Oooh, May I request that you be loosed upon Congress?
Please do so, but start with the stars of the show and those responsible for it.
It’s on here on the TV in the bedroom here. I’m not saying the show is fucking terrible, but the dog’s down here watching baseball with me instead of that schlock.
People were sitting around and looked at each other and said, “Can we make the wussiest show ever? Can we do it? Do we have the technology?”
…I actually like Glee. But I liked Nip/Tuck (another Ryan Murphy brainchild) and musicals already. I’m not going to say it’s a *good* show, though. And it’s certainly justifiable to hate it.
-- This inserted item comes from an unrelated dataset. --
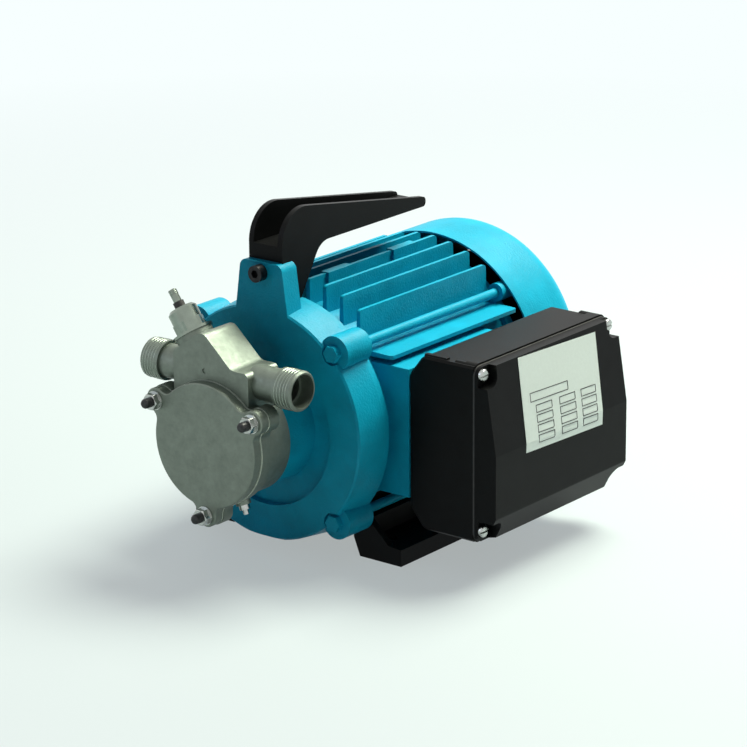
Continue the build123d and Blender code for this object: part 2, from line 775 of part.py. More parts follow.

yeah, modern musicals annoy the hell outta me. something from the 40s (singin’ in the rain, holiday inn, etc) no problem. i don’t know exactly WHY modern ones piss me off, but they do.
eye blink
http://tinyurl.com/28vzf6w
Ha, you’ve just got that ready to go at a moment’s notice? Awesome.
Holeeee shit. The A-Team movie?
You need to pop your head over the parapet once in a while, there’s a lot going on out here in the world.
Lost Lost Lost Lost Lost Lost Lost
I’m excited. Looks like there’s another ruptured testicle on the ice!
Canuck or Blackhawk? (pleasesaycanuckpleasesaycanuck…)
Canuck. It was actually a wicked knee injury. Knees don’t bend that way, even on skates.
They do to Canucks.
HA HA YOU FILTHY FUCKERS! YOU ALL SUCK AND YOUR LOWER EXTREMITIES ARE WEAK!
Although, I did get to hear “Elephantiasis of the testes” tonight. That’s a win right there.
honestly, i can hear the beavis & butthead like laughter coming through the tweets…of course, I’m one of those laughing.
http://www.youtube.com/watch?v=20j46wROj-0&feature=related
Times 2. I’m feeling good tonight now.
I just read something about FireFly Vodka accepting sponsorship apps. I may have read it wrong, but that’s only cause I’m drunk. So sue me…
You’ve been given your mission this week.
Get it done. Don’t take no for an answer, even if it means you have to resort to kidnapping marketing people.
Yeah, they’ll sponsor events.
Okay, I’m going for rack time. Catch you lot tomorrow.